11 thoughts on “Education Secretary calls striking unions ‘the enemies of promise’

  1. Gove is a walking catastrophe. He changes policy whimsically without thinking about the impact it will have on kids or the profession. The only “enemy of promise” here is him. Gove must go.

  2. I think Mr Gove mistakes teachers for naive pushovers! By simply thanking us for our ‘hardwork’ (patronising) he thinks this will soothe the frustration and anger that is currently manifesting among us PROFESSIONALS. This will not take away from the sheer ignorance being demonstrated by the coalition towards our profession, they are simply targeting those who work hard with a genuine love and passion for their role.
    Our profession is being devalued in terms of recognition despite the extra hours we put in, which please note Me Gove we do out of our commitment , if we have extended school hours how could we fit any thing in?!!! Also , when added up, the majority of us would be paid well under the minimum wage , why can’t you see it is not the unions stepping in the way of progress, we all want to see progress, that is after all out ultimate goal! We are simply angry at you ignorance of recognition for our achievements and hard work we deserved to be paid in honour of our hard work and looked after in our later years…!

  3. A new tactic Mr Gove? Trying to divide, in order to conquer. I neither respect you enough, nor have a big enough ego to fall prey to this devious new tact.

  4. How can Mr Gove justify the comment that teacher and union actions are standing in the way of progress? He needs to focus on what is best for our children and not on scoring cheap political points in an attempt to further his own career. Teachers and unions embrace change that helps to enrich the lives of our children and if Mr Gove was prepared to actually talk to the profession then he might get somewhere.

  5. I hope the fact that many teachers did strike on Tuesday sends a message to the secretary of state. I live in hope that he will amend his policies but I fear that he is just not ready to listen. He is putting ideology before the interests of educating our children.

  6. The Secretary of State has made many decisions that support and raise expectations and standards. But, the late announcement regarding changes to how early entry strategies and results count in school figures is hugely damaging. This decision makes schools choose between the best interest of pupils and the interest of the institution. At times these conflict, particularly as no time has been given to amend strategies and plan for current KS4 pupils. For this decision alone the Secretary if State should be asked to stand down as thus will reduce life chances for the most vulnerable pupils.
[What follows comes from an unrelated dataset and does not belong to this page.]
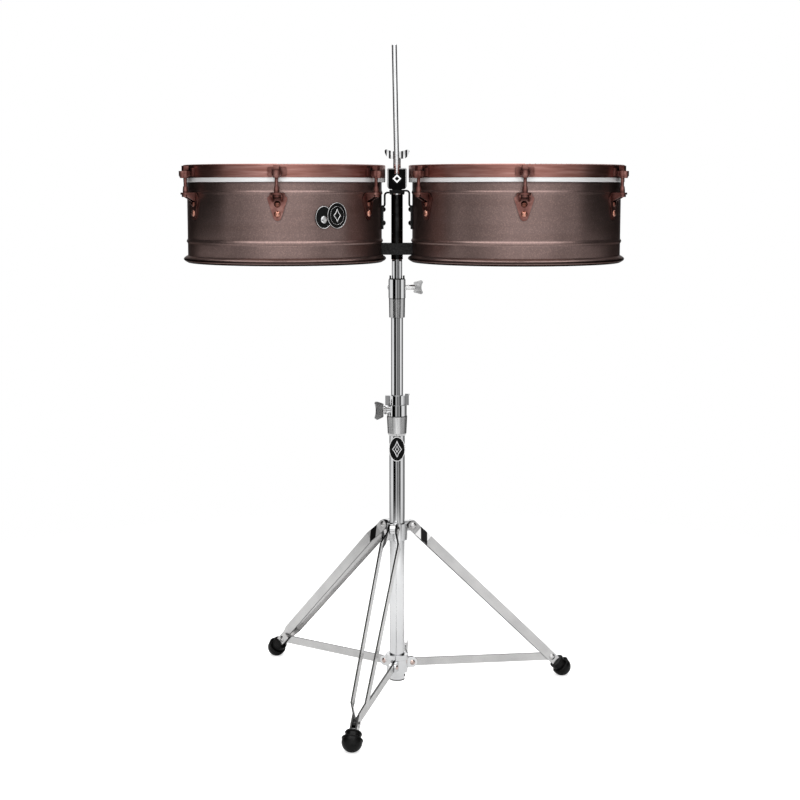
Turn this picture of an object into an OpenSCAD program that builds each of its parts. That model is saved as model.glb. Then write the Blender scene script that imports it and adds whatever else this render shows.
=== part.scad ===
// Pair of timbales, 14 and 15 inch, on a telescopic folding tripod.
// Frame: origin on the column axis at floor level, +Z up, +X towards the larger drum.
// The player stands on the -Y side.

/* [Drums] */
// Diameter of the left shell
left_d = 355.6; // [330:0.1:370]
// Diameter of the right shell
right_d = 381; // [360:0.1:406]
// Depth of both shells
shell_h = 165; // [150:1:190]
// Thickness of the shell wall
shell_t = 1.6; // [1.2:0.1:2.4]
// Distance from the column axis to each shell
shell_clearance = 28; // [27:0.5:34]
// Height of the shells' lower edge above the floor
drum_base_z = 818; // [812:1:830]
// Distance of a tension rod's axis from the shell
rod_offset = 17.5; // [16:0.5:20]
// Diameter of a tension rod
rod_d = 6; // [5:0.1:6.2]

/* [Rims] */
// Height of the rim band above the flesh hoop
rim_h = 23; // [20:1:26]
// How far the rim's outer face stands out from the shell
rim_out = 6.7; // [6:0.1:7.5]
// Height of the flesh hoop
hoop_h = 8; // [6:0.5:9]

/* [Column] */
// Outer diameter of the upper tube
upper_d = 19.05; // [19.05]
// Outer diameter of the middle tube
middle_d = 22.2; // [22.2]
// Outer diameter of the base tube
base_d = 28.6; // [28.6]
// Length of the upper tube
upper_len = 430; // [400:5:440]
// Length of the middle tube
middle_len = 461; // [440:1:470]
// Height of the lower clamp's top face
lower_clamp_top = 551.6; // [540:0.2:560]
// Height of the upper clamp's top face
upper_clamp_top = 785.6; // [775:0.2:790]

/* [Tripod] */
// Direction of the first leg, measured from +X towards +Y
first_leg_az = 17; // [0:1:40]
// Radius of the leg pivots around the column
pivot_r = 29; // [28.5:0.5:31]
// Height of the upper leg pivots
leg_pivot_z = 321; // [310:1:335]
// Radius at which brace and leg meet
outer_r = 316; // [300:1:330]
// Height at which brace and leg meet
outer_z = 40; // [39:0.5:41]
// Height of the brace pivots on the sliding hub
brace_pivot_z = 54.5; // [53:0.5:56]
// Width of the leg bars
leg_w = 18; // [16:1:18]
// Width of the braces
brace_w = 15; // [13:1:15]
// Radius of the rubber foot's round end
foot_r = 18; // [17.8:0.1:18.6]

/* [Cowbell post] */
// Diameter of the post
post_d = 9.525; // [9.525]
// Height of the post's top
post_top_z = 1210; // [1100:5:1300]
// Lean of the post towards -X, in degrees
post_lean = 1.15; // [0:0.05:3]

/* [Hidden] */
$fn = 64;
// Facets of a circle as large as a drum
drum_fn = 256;

// Tension rods on each drum
rods_per_drum = 6;
// Radial clearance of running fits
run = 0.05;
// Overlap that joins two solids, or gap that keeps them apart
eps = 0.01;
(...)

  7. Gove is the biggest threat to education in the UK in the last 30 years. he refuses to meet the unions to even talk and will not discuss any of his ridiculous reforms.
    The biggest resource and asset of any school is it’s staff. His ‘reforms’ are seriously damaging all morale and good will of teachers nation wide. His ‘ideology’ has no logic, merely malice towards the teaching profession. it is a vindictive ‘witch hunt’ on hard working teachers, who in most other countries are actually respected. His refusal to participate in any form of negotiation just proves his ignorance and arrogance.

  8. Gove places dogma above the interests of our children. He flouts the law, refuses to engage in meaningful discussion with the profession. His continual denigration of teachers may play well to the Daily Mail groupies but whilre he tries to prove what a hardcase he is our state education systen is systematically destroyed.
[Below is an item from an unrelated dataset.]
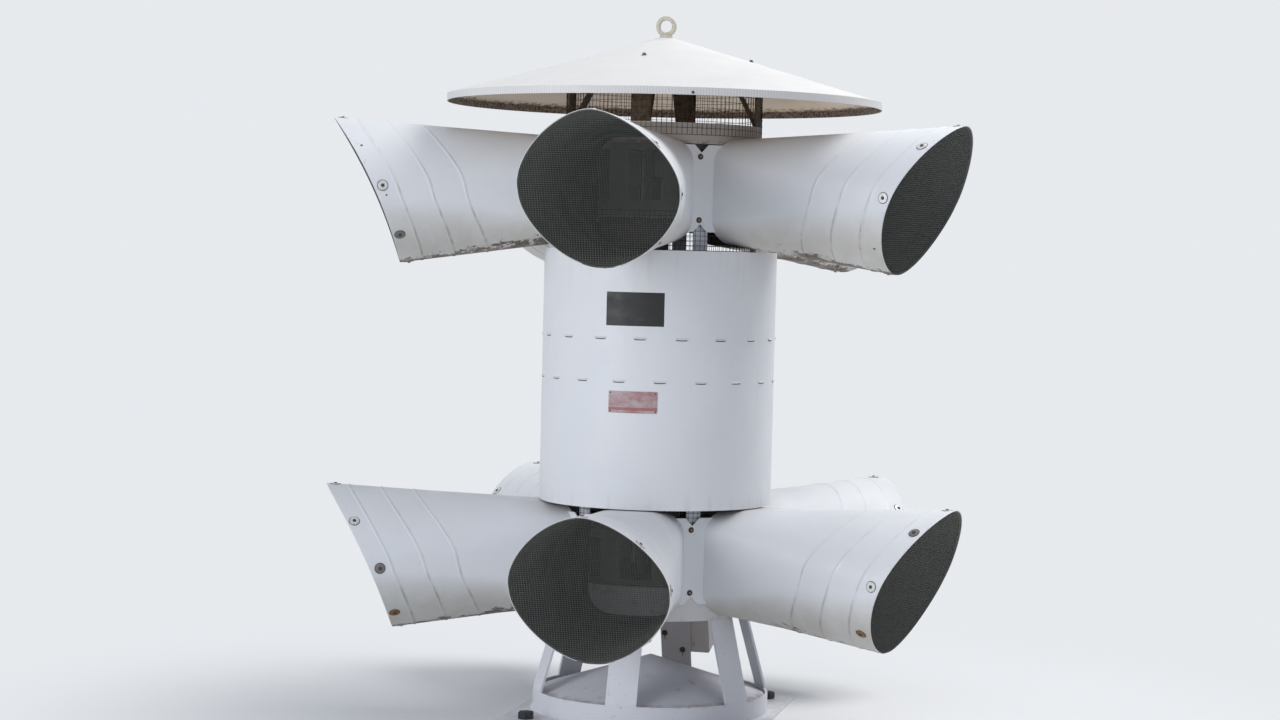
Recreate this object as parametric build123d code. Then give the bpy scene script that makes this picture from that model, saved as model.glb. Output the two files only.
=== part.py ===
from build123d import *
import math
import os

os.makedirs("parts", exist_ok=True)

# Millimetres. The origin lies on the vertical axis at the underside of the base plate, +Z up.
# Angles round the axis are counted from the front (-Y) towards +X.

# Base plate and its bolt holes
plate_side = 950.0
plate_thickness = 12.0
bolt_spacing = 804.0
bolt_hole_radius = 17.5

# Base drum and the conical cover inside its rim
drum_radius = 465.0
drum_wall = 9.0
drum_height = 80.0
foot_ring_reach = 9.0
foot_ring_height = 7.0
ledge_width = 24.0
ledge_thickness = 5.0
cover_gap = 6.0
cover_sink = 10.0
cover_lip = 7.0
cover_thickness = 3.0
cover_rise = 138.0

# Legs between the drum and the lower housing
leg_count = 6
leg_width = 122.0
leg_thickness = 9.0
leg_turn = -2.0

# Housings: the ring radius, their plates and the ported drums behind the horns
ring_radius = 374.0
ring_wall = 5.0
housing_plate = 6.0
skirt_bottom = 408.0
skirt_height = 129.0
lower_collar_top = 782.0
upper_collar_bottom = 1947.0
end_ring_bottom = 2234.0
end_ring_height = 79.0
end_ring_radius = 384.0
stator_radius = 345.0
stator_wall = 6.0
collar_height = 46.0
port_count = 10
port_width = 150.0
port_border = 24.0

# Rotors inside the ported drums
rotor_clearance = 8.0
rotor_vanes = 10
rotor_disc = 6.0
vane_thickness = 5.0
vane_reach = 120.0

# Horns
horn_count = 5
lower_axis_height = 645.0
upper_axis_height = 2070.0
horn_tilt = 2.46
horn_length = 1141.5
mouth_half_height = 283.7
mouth_half_width = 303.0
throat_half_width = 187.0
horn_flare = 0.104
throat_squareness = 3.6
mouth_squareness = 2.0
horn_strips = 36
horn_sheet = 3.0
mouth_slant = 22.2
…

  9. I think Michael Gove is right. Many of the teaching unions are ideologically driven and are committed to opposing everything this coalition government does. This government has been right in trying to reform many aspects of school and college education which, due to the previous government, has deteriorated considerably. (I say this as a former teacher): Most comprehensive schools are so awful it is no wonder rich people send their kids to private schools. Whilst there are lots of good teachers in comprehensive schools, there are also lots of awful ones too (badly trained, unprofessional, mediocre), and many schools are badly managed by head-teachers who have no idea about education. I hope the government make many more far reaching changes and push even harder to change the culture of the education profession in this country.

  10. I fail to see how Micheal Gove can accuse unions of putting ideology over pupils’ interests when he is constantly changing exams and the curricilum and demoralising teachers to push through his personal agenda without consulting anyone who knows anything about education. He seems to think that we should be offering a babysitting service as well as educating academically gifted children, and that those teachers who can jump successfully through the ever-moving hoops should be rewarded financially at the expense of their hard working colleagues who are more interested in educating children than collecting the right bits of paper to “prove” they are doing their job. I notice that the Government are “having a go” at NHS workers now to take the spotlight off education.